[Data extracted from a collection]
--------

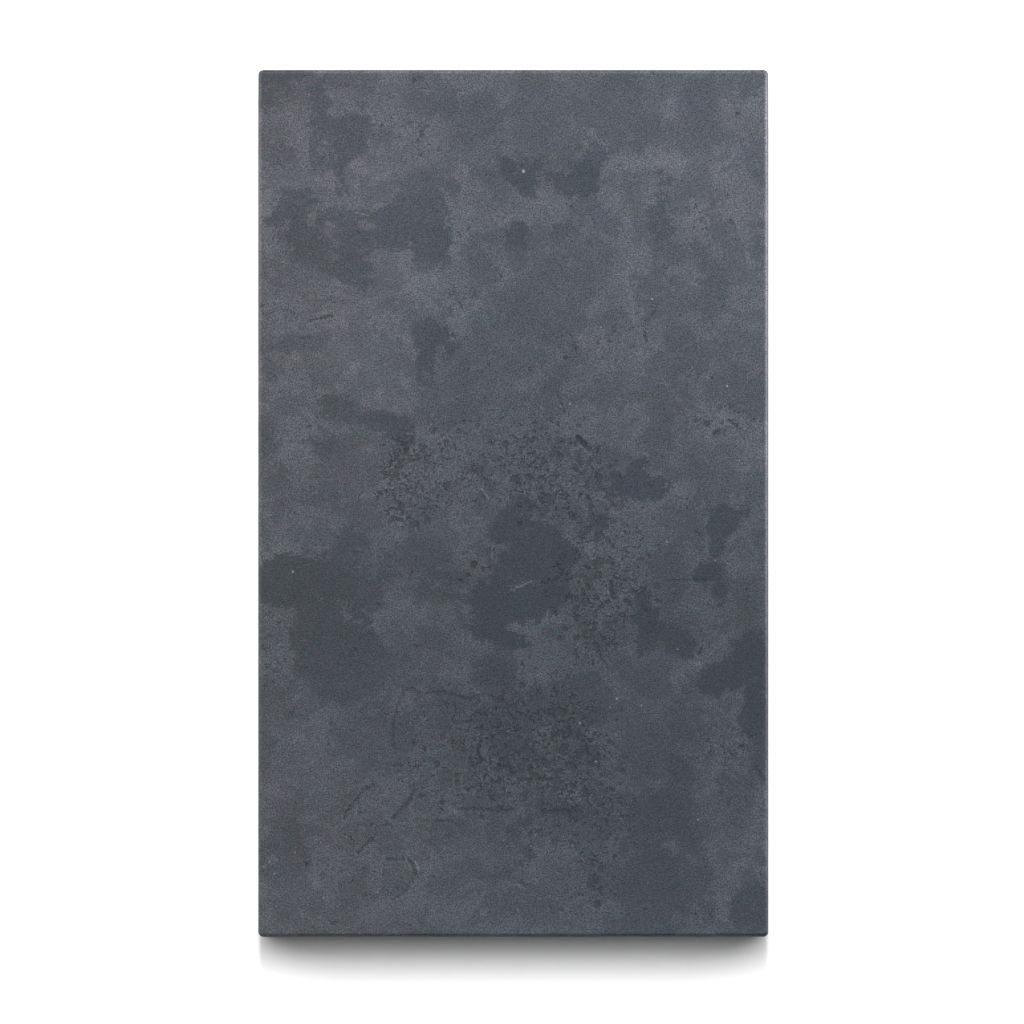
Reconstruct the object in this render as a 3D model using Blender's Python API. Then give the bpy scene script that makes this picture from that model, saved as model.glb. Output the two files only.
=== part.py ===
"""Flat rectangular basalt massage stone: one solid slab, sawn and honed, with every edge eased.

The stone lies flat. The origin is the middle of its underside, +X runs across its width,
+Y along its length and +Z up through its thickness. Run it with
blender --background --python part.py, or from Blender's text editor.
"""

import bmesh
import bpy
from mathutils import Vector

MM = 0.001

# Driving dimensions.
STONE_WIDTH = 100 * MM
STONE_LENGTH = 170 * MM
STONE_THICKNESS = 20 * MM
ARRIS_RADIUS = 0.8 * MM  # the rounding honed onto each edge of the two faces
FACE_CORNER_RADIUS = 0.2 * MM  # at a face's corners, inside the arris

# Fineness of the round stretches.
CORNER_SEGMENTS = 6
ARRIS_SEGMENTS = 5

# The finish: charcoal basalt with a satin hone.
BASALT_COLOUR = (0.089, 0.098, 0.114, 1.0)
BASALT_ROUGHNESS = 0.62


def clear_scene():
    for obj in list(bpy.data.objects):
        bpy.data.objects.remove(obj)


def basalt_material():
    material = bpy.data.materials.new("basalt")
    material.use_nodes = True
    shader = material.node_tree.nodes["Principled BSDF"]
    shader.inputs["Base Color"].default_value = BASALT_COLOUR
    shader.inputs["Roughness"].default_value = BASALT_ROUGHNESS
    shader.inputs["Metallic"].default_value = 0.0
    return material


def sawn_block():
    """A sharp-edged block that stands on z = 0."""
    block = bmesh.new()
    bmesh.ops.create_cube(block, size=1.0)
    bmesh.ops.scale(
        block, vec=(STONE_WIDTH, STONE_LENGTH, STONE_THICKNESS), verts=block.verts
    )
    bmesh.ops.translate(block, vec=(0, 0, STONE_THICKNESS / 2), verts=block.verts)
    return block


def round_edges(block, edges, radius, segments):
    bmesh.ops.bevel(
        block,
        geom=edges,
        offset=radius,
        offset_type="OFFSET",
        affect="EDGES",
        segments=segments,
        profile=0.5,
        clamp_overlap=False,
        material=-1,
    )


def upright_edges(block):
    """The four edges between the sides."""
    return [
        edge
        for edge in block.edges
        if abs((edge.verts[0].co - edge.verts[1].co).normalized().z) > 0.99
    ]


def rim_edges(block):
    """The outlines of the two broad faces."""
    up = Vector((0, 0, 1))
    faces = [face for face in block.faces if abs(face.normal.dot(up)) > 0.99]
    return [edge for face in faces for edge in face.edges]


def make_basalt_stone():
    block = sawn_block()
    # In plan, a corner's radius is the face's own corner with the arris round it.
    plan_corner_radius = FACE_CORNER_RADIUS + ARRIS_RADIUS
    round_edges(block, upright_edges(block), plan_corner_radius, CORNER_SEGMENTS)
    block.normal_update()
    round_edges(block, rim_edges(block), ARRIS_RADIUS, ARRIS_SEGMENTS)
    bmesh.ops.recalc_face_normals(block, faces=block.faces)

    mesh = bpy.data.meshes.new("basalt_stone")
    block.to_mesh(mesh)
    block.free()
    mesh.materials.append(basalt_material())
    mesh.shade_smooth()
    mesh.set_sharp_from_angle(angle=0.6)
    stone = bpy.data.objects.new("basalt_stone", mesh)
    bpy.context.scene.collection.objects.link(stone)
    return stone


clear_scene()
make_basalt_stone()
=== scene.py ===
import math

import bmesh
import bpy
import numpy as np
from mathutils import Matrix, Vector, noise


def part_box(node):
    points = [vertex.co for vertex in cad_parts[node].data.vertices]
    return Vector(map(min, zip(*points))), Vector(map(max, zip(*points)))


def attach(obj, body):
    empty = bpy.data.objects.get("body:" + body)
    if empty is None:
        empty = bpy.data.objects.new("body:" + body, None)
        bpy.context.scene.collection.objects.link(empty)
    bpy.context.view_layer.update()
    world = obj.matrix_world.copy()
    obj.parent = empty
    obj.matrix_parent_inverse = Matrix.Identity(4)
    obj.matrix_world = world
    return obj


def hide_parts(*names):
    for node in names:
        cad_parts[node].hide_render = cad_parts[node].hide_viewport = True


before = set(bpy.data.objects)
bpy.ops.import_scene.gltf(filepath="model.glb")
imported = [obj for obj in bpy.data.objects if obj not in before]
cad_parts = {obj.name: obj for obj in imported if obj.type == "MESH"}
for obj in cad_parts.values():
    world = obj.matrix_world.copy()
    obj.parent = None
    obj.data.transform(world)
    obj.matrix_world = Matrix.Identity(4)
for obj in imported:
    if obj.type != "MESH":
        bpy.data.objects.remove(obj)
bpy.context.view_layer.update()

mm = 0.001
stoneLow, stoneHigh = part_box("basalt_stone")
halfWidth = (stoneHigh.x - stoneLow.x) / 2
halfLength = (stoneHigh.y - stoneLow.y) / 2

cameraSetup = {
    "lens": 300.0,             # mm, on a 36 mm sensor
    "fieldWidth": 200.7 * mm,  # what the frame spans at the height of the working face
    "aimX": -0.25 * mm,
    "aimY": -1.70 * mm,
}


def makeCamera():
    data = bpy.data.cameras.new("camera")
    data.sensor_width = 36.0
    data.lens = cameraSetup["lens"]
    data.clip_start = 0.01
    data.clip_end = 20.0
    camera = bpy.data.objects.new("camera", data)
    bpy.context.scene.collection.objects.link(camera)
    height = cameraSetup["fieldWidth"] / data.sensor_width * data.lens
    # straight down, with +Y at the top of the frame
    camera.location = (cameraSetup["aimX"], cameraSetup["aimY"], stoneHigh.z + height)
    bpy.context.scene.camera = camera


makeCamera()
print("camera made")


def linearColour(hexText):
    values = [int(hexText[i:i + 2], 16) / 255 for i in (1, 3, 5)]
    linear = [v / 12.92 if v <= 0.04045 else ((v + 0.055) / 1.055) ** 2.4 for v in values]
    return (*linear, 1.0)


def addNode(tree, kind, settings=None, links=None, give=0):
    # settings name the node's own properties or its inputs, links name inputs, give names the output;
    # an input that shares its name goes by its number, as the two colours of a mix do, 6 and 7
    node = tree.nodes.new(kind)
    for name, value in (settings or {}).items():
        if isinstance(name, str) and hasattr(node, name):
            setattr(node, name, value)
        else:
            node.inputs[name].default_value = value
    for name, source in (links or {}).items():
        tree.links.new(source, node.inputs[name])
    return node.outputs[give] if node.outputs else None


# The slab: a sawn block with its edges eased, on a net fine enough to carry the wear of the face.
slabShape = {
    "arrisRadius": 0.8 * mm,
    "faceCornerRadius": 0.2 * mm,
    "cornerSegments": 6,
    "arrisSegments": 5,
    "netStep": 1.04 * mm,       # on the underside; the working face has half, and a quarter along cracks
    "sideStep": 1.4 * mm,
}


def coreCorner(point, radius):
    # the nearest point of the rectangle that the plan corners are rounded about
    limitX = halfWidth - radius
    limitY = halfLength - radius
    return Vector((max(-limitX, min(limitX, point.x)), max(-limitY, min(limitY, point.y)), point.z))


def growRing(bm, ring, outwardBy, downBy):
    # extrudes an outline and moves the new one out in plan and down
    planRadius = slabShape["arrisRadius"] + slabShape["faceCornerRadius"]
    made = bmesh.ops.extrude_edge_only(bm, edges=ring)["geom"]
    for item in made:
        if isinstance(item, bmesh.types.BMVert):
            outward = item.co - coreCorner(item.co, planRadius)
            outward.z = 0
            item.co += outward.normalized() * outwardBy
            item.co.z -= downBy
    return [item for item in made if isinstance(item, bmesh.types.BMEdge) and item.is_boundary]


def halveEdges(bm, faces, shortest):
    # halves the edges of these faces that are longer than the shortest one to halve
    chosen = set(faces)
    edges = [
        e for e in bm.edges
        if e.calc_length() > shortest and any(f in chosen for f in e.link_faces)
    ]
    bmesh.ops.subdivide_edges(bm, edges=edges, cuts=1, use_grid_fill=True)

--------

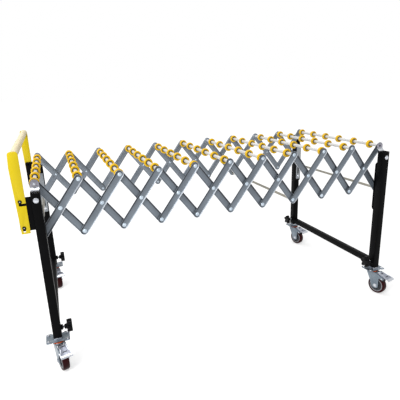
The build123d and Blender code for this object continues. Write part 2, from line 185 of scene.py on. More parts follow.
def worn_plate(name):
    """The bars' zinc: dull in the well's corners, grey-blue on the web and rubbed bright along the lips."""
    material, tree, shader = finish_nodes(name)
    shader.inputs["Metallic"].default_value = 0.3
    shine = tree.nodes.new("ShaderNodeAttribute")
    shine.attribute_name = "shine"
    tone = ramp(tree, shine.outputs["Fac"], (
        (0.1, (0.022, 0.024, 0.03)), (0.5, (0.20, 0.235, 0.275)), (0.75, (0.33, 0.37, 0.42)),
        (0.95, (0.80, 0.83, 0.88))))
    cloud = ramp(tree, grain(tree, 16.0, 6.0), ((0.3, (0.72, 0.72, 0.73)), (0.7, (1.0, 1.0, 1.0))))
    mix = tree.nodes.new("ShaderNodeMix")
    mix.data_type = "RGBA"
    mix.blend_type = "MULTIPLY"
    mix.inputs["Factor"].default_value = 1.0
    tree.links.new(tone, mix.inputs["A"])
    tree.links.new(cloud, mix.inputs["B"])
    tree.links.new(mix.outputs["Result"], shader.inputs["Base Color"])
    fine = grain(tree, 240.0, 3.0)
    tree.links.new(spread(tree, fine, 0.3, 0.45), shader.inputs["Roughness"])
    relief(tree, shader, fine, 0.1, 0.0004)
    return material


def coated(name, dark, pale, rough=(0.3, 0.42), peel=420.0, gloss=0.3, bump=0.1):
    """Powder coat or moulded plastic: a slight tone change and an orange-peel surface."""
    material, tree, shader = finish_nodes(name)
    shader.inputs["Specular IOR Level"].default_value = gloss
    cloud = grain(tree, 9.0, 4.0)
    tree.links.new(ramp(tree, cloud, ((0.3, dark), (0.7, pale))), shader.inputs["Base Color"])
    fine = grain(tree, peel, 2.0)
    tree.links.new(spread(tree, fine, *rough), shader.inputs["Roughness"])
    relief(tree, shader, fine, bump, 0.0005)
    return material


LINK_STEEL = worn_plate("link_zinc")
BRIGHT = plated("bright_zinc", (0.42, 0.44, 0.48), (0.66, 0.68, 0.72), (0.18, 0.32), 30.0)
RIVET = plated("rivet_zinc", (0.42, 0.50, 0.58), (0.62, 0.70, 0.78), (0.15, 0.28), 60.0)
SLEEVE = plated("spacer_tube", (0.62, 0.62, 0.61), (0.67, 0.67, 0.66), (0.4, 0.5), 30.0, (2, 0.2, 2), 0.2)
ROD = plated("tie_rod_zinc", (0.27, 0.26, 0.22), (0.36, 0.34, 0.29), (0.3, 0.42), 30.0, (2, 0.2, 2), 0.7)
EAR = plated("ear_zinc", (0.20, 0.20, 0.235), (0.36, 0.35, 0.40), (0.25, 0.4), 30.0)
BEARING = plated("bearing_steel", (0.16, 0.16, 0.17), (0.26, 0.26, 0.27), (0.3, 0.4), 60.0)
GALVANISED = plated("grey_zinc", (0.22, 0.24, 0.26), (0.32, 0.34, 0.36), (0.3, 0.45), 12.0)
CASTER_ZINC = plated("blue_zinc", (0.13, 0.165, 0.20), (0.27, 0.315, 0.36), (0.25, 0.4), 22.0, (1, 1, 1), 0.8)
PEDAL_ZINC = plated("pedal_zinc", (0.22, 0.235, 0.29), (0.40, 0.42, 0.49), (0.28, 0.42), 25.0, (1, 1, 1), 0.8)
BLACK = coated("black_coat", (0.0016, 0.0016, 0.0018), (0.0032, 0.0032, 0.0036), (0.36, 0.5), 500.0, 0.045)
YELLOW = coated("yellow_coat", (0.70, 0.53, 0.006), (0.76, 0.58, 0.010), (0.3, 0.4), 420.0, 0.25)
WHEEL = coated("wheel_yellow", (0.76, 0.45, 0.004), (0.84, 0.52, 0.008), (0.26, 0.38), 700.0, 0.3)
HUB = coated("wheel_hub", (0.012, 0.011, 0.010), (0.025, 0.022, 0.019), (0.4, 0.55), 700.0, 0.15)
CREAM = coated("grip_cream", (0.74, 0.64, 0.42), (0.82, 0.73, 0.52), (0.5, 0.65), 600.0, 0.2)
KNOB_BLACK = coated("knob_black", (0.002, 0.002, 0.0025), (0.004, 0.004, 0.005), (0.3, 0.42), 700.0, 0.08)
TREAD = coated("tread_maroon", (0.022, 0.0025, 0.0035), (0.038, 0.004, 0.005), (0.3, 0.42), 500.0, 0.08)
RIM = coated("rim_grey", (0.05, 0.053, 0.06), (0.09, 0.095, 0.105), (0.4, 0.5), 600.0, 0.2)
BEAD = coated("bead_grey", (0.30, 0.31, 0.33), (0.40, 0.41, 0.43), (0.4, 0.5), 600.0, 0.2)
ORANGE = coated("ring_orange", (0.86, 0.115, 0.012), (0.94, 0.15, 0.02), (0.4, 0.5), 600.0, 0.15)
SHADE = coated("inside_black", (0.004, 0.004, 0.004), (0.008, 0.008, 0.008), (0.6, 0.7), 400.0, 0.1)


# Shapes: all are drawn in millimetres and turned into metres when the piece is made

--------

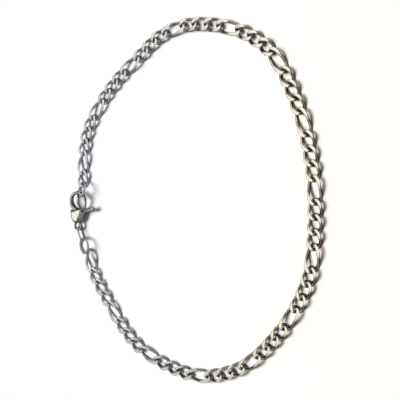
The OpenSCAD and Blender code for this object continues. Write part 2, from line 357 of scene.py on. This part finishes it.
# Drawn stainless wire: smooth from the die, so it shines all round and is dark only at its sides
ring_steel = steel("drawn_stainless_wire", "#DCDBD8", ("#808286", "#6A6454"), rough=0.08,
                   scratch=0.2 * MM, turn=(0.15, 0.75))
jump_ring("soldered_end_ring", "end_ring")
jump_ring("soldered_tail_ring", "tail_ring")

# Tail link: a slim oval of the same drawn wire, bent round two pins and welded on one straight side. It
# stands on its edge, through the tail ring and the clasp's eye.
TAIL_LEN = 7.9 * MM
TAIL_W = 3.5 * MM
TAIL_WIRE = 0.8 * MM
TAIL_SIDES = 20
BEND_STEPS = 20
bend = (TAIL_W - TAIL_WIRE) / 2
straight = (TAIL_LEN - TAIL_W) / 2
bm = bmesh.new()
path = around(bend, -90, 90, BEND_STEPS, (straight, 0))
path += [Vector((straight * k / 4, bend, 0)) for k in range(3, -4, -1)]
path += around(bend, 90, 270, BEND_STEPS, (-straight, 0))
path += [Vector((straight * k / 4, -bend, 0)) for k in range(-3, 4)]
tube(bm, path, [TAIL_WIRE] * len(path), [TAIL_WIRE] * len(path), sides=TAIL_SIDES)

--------

▸ WHAT IS EXPECTED: Using the entries above, extract exactly the span from the line with "The OpenSCAD and" to the line with "tube(bm, path, [TAIL_WIRE]", both lines included; leave out everything else.

▸ PROBLEM SOLUTION:
The OpenSCAD and Blender code for this object continues. Write part 2, from line 357 of scene.py on. This part finishes it.
# Drawn stainless wire: smooth from the die, so it shines all round and is dark only at its sides
ring_steel = steel("drawn_stainless_wire", "#DCDBD8", ("#808286", "#6A6454"), rough=0.08,
                   scratch=0.2 * MM, turn=(0.15, 0.75))
jump_ring("soldered_end_ring", "end_ring")
jump_ring("soldered_tail_ring", "tail_ring")

# Tail link: a slim oval of the same drawn wire, bent round two pins and welded on one straight side. It
# stands on its edge, through the tail ring and the clasp's eye.
TAIL_LEN = 7.9 * MM
TAIL_W = 3.5 * MM
TAIL_WIRE = 0.8 * MM
TAIL_SIDES = 20
BEND_STEPS = 20
bend = (TAIL_W - TAIL_WIRE) / 2
straight = (TAIL_LEN - TAIL_W) / 2
bm = bmesh.new()
path = around(bend, -90, 90, BEND_STEPS, (straight, 0))
path += [Vector((straight * k / 4, bend, 0)) for k in range(3, -4, -1)]
path += around(bend, 90, 270, BEND_STEPS, (-straight, 0))
path += [Vector((straight * k / 4, -bend, 0)) for k in range(-3, 4)]
tube(bm, path, [TAIL_WIRE] * len(path), [TAIL_WIRE] * len(path), sides=TAIL_SIDES)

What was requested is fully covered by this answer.